(Scripts that build objects)
************

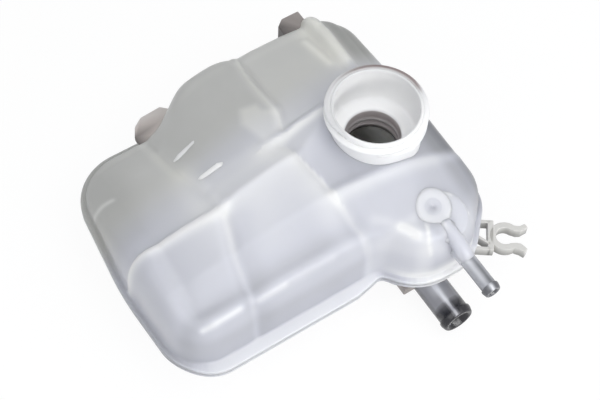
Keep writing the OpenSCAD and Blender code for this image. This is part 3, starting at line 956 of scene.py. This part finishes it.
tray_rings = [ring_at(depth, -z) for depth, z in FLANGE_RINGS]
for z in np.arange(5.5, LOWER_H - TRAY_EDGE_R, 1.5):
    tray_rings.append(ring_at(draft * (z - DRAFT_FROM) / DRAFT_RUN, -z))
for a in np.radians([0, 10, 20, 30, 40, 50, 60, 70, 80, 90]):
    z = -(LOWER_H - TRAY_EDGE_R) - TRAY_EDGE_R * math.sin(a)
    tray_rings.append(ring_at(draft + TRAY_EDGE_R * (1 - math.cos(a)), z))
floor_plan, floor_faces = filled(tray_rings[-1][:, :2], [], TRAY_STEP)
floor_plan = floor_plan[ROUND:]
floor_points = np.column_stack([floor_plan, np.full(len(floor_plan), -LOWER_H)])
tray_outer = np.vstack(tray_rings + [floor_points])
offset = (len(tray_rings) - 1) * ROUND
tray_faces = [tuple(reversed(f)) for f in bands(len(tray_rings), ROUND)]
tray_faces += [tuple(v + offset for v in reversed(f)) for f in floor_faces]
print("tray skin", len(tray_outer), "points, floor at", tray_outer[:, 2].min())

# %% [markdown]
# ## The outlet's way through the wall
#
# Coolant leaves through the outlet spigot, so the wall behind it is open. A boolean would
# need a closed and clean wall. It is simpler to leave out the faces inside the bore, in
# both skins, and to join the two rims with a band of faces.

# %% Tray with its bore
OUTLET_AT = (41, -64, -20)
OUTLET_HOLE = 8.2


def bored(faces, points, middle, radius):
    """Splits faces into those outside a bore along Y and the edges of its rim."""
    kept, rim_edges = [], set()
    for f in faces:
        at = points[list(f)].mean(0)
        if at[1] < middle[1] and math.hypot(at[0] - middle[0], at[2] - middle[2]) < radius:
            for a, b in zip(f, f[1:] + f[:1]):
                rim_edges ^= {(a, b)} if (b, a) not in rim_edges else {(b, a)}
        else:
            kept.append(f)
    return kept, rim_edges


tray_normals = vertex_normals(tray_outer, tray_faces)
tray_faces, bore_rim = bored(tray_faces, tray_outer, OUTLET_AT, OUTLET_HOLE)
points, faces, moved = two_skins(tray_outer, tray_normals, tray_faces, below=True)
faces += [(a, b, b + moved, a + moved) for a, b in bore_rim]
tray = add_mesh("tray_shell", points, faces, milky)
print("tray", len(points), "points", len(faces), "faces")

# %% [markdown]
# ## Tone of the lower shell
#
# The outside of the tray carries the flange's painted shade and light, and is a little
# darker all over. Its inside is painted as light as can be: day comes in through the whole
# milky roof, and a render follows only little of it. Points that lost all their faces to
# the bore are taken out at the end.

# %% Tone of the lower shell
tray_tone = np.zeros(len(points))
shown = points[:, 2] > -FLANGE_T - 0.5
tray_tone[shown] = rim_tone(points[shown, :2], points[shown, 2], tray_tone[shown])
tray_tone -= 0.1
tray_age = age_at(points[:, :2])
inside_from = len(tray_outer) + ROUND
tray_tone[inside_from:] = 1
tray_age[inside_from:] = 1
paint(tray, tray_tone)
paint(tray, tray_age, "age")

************

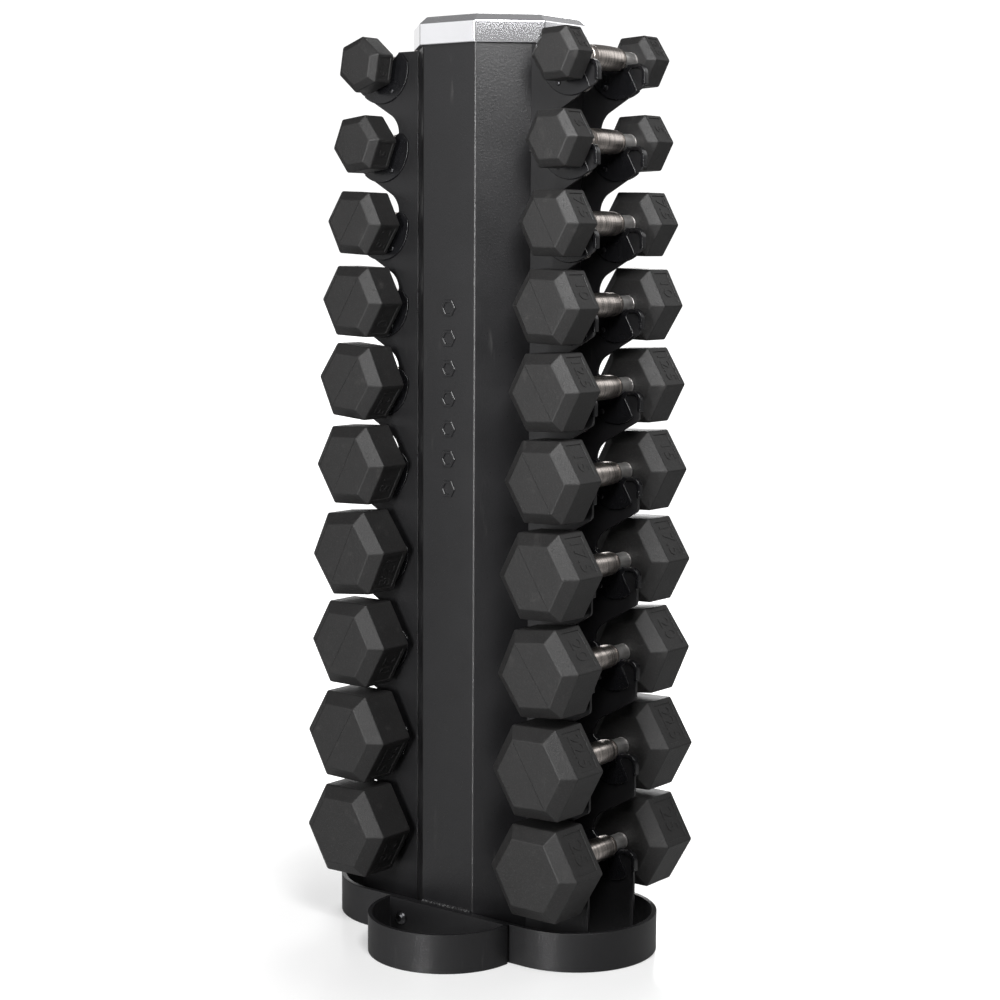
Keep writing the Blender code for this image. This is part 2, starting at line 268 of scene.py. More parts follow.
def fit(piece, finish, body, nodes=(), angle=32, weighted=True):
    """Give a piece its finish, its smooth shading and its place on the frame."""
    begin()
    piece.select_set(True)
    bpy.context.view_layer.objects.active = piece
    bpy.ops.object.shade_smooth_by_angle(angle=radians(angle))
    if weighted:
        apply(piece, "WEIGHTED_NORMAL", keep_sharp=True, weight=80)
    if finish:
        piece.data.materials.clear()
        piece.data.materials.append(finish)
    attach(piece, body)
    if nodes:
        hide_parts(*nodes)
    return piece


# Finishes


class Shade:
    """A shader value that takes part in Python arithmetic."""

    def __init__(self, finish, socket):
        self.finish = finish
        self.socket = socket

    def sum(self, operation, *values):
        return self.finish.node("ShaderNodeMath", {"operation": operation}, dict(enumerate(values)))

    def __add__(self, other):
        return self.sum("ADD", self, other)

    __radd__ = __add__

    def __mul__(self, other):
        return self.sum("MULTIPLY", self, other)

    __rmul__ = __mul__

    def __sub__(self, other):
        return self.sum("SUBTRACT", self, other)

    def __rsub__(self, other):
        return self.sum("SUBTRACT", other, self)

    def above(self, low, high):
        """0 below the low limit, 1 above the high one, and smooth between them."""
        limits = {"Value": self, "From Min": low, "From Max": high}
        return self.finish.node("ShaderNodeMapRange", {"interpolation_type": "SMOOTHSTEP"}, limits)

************

— Direction —
From the entries above, pull out each line that includes "piece".

— Solution to this task —
def fit(piece, finish, body, nodes=(), angle=32, weighted=True):
    """Give a piece its finish, its smooth shading and its place on the frame."""
    piece.select_set(True)
    bpy.context.view_layer.objects.active = piece
        apply(piece, "WEIGHTED_NORMAL", keep_sharp=True, weight=80)
        piece.data.materials.clear()
        piece.data.materials.append(finish)
    attach(piece, body)
    return piece